When giving feedback, I’ve learned it is crucial to describe behaviors rather than personal traits and to focus on development areas in the future. Focusing on mistakes can feel overly critical, but discussing how to go to the next level of performance is motivating.
3. Am I strategically investing in the right people and creating growth opportunities for future leaders?
One of the most important ways I can spend my time is by focusing on the long-term investment of people. Since the tyranny of the urgent can often cannibalize my schedule, I know I need to be intentional about prioritizing time with individuals. To ensure this type of people development actually happens, I try to set reoccurring meetings with those high-potential individuals. I’ve also learned to integrate the development of employees into my other responsibilities. For example, some of my best career coaching conversations have happened over drinks while traveling with colleagues for client work.
All great leaders have a desire to learn and achieve. In addition to providing constructive feedback and fostering a growth mindset among those leaders, I also strive to create growth opportunities and stretch roles to further develop key leaders. For example, I have a small group of high-potential people who are at the Consultant, Senior Consultant and Manager/Architect levels. I frequently meet with them, seek their counsel and give them “strategic projects”. It helps me a ton, and hopefully helps to speed their development through increased executive exposure and opportunities to work on challenging assignments.
For New Employees
While we seek to develop leaders internally, we are also looking outside to recruit top talent. As we evaluate candidates, I am continually asking myself the following questions.
1. Is this candidate humble, hungry and smart?
I tend to agree with Anthony Tjan, author of Good People: The Only Leadership Decision That Really Matters, who believes screening for traits like integrity, humility, gratitude and self-awareness is key to success and job satisfaction. While industry expertise and impressive resumes certainly matter, I believe character, internal drive and raw aptitudes are ultimately the most important measures of long-term success in our firm.
2. What unique thinking/skills/diversity does this individual bring to our firm?

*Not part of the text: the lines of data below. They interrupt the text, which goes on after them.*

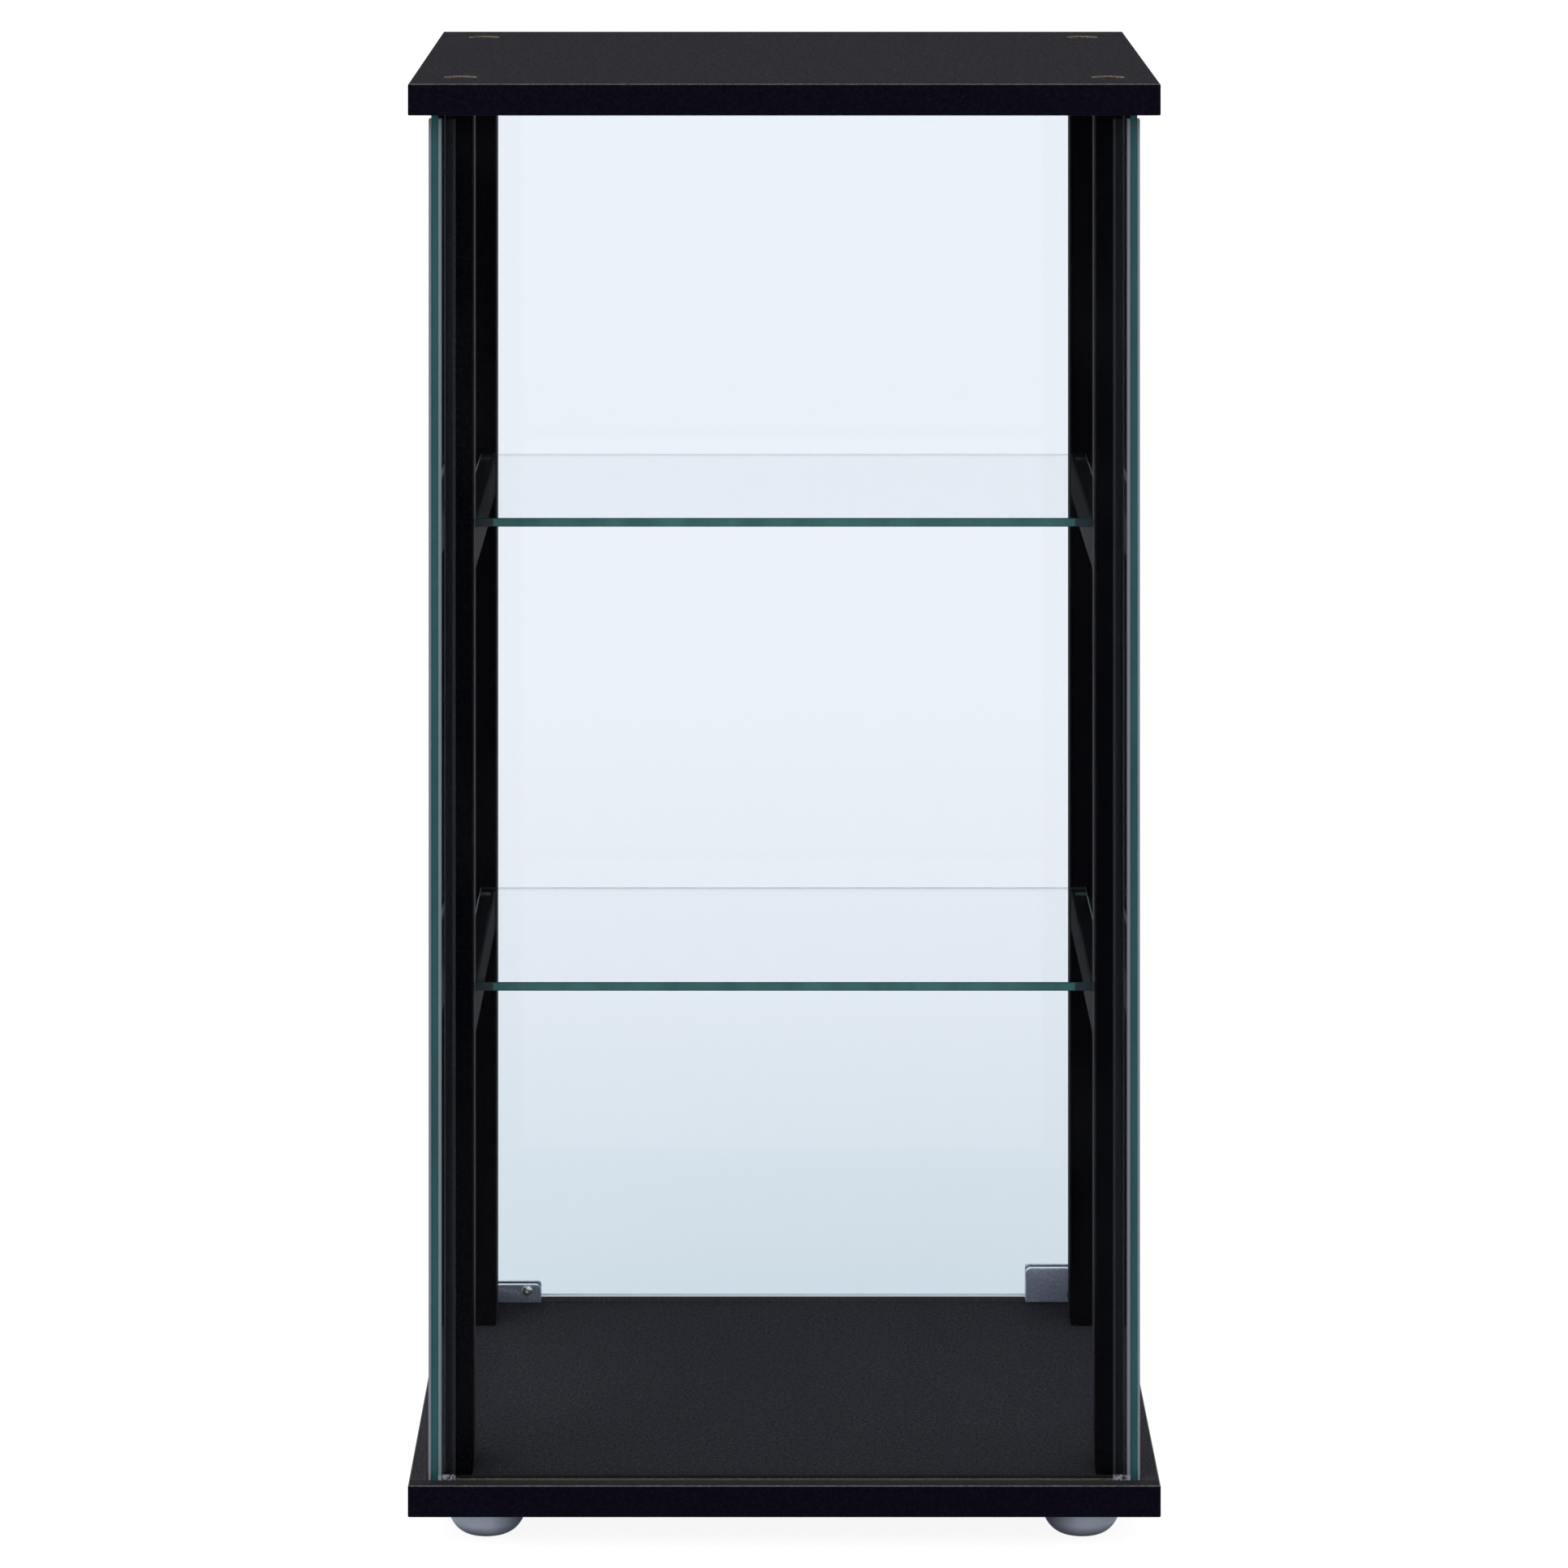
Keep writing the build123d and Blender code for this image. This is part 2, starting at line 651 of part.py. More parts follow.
# Bolts, washers and inserts
base_bolts = make_base_bolts()
washer_z = FOOT_H + COUNTERBORE_D - WASHER_T
base_washers = make_rings(BOLT_POINTS, washer_z, WASHER_T, WASHER_R, WASHER_HOLE_R)
save(base_bolts, "base_bolts")
save(mirrored(base_bolts, MIDDLE), "top_bolts")
save(base_washers, "base_washers")
save(mirrored(base_washers, MIDDLE), "top_washers")
save(make_post_inserts(), "post_inserts")

# Feet
for foot_name, centre in FOOT_POINTS.items():
    save(make_foot(centre), foot_name)
save(make_foot_screws(), "foot_screws")

# Door
hinge_x = (-DOOR_HALF_W, -DOOR_HALF_W + CLIP_L)
strike_x = (DOOR_HALF_W - STRIKE_L, DOOR_HALF_W)
hinge_clip = make_hinge_clip()
hinge_pin = make_hinge_pin()
pivot_bush = make_pivot_bush()
save(make_door_glass(), "door_glass")
save(hinge_clip, "hinge_clip_lower")
save(mirrored(hinge_clip, MIDDLE), "hinge_clip_upper")
save(hinge_pin, "hinge_pin_lower")
save(mirrored(hinge_pin, MIDDLE), "hinge_pin_upper")
save(make_lower_and_upper(make_liner(hinge_x, CLIP_H)), "hinge_liners")
save(make_lower_and_upper(make_clip_screw()), "hinge_screws")
save(pivot_bush, "pivot_bush_lower")
save(mirrored(pivot_bush, MIDDLE), "pivot_bush_upper")
save(make_clip(strike_x, STRIKE_H), "strike_plate")
save(make_liner(strike_x, STRIKE_H), "strike_liner")

# Touch latch
save(make_latch_body(), "latch_body")
save(make_latch_plunger(), "latch_plunger")
save(make_latch_magnet(), "latch_magnet")
save(make_latch_spring(), "latch_spring")
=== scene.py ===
"""Looks of the tower display case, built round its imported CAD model.

Metres, +Z up, in the CAD model's frame: -Y is the front, +Y the rear with the door.
"""
import json
import math

import bmesh
import bpy
from mathutils import Matrix, Vector

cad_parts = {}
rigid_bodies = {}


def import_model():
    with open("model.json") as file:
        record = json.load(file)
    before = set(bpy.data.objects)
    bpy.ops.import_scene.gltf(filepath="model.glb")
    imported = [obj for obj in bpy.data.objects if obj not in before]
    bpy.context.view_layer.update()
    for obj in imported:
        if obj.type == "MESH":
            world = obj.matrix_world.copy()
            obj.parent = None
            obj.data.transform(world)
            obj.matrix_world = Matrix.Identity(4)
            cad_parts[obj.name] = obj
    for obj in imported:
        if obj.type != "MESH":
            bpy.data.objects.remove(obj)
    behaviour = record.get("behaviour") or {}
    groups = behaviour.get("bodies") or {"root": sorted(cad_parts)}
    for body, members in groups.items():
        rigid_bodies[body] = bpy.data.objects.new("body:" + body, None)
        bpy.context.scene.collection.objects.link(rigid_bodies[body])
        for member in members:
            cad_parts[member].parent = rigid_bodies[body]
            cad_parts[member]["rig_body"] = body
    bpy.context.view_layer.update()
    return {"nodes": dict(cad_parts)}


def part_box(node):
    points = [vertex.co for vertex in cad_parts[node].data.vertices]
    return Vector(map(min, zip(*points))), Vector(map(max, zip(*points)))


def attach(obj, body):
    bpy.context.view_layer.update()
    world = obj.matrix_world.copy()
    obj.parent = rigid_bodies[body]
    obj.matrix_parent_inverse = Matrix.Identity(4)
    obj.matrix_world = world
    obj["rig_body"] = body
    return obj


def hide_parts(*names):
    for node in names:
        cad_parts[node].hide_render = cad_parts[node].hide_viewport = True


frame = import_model()
NODES = frame["nodes"]

# Axes as indices into a point
X, Y, Z = 0, 1, 2
MM = 0.001

# Places taken from the frame
FEET = ("foot_front_left", "foot_front_right", "foot_rear_left", "foot_rear_right")
WASHER_RADIUS = 8.0 * MM
COUNTERBORE_RADIUS = 9.2 * MM
WASHERS_LOW, WASHERS_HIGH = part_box("base_washers")
BOLT_CENTRES = [
    Vector((x, y, 0))
    for x in (WASHERS_LOW.x + WASHER_RADIUS, WASHERS_HIGH.x - WASHER_RADIUS)
    for y in (WASHERS_LOW.y + WASHER_RADIUS, WASHERS_HIGH.y - WASHER_RADIUS)
]

LOWER_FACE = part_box("base_board")[1].z
UPPER_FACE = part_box("top_board")[0].z
OUTER_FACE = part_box("top_board")[1].z
MIDDLE_HEIGHT = (LOWER_FACE + UPPER_FACE) / 2

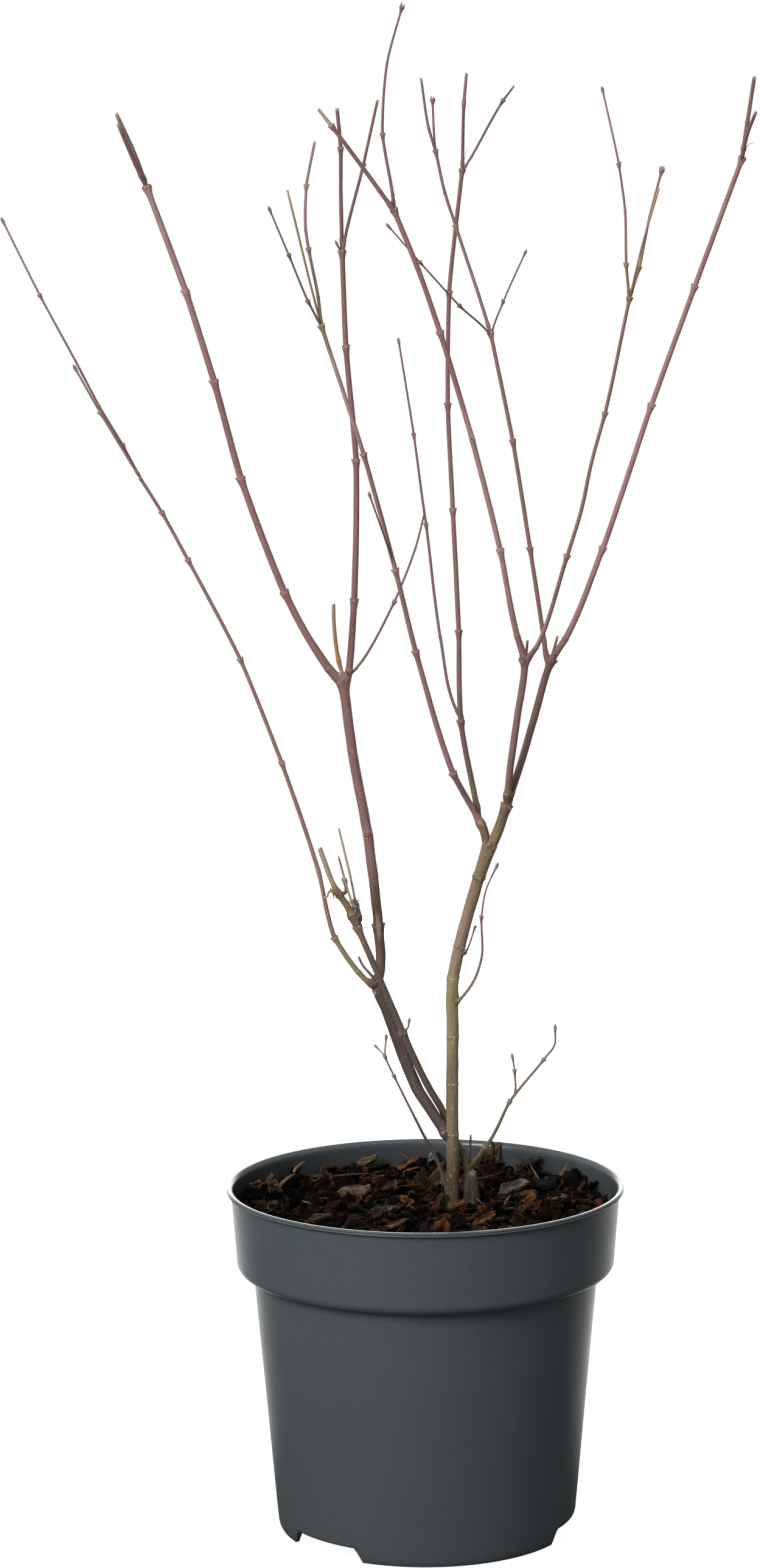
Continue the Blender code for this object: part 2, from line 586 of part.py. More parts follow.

We have always valued different perspectives. Especially when applied to collaboration on our client projects, diversity of thought helps us drive innovation for our clients. However, early in the growth of our company, we grew organically, which means many of our new employees and leaders were referrals from our existing networks. Frankly, they tended to be culture fits and largely homogeneous with our current team. As we look to the future, we’re being very strategic about hiring people who enhance our culture (not just fit it) and continue to promote a diverse and inclusive work environment. Specifically, we are actively recruiting women to join our leadership team.
3. How is this individual passionately curious?
Albert Einstein famously said, “I have no special talents. I am only passionately curious.” Employees with high curiosity quotients (CQ) have a natural drive that makes them stronger leaders, more self-motivated and innovative, and better problem-solvers. Individuals who are eager and willing to learn tend to operate well in the rapidly evolving digital landscape where we serve clients.
Focus On People And Values
I believe competitive advantage is best achieved by a vigilant focus on the development of future leaders. When an organization is filled with people who feel fulfilled, equipped and cared for as individuals, it becomes attractive to other high performers who share similar values. In the end, nothing matters more than people and values for long-term success.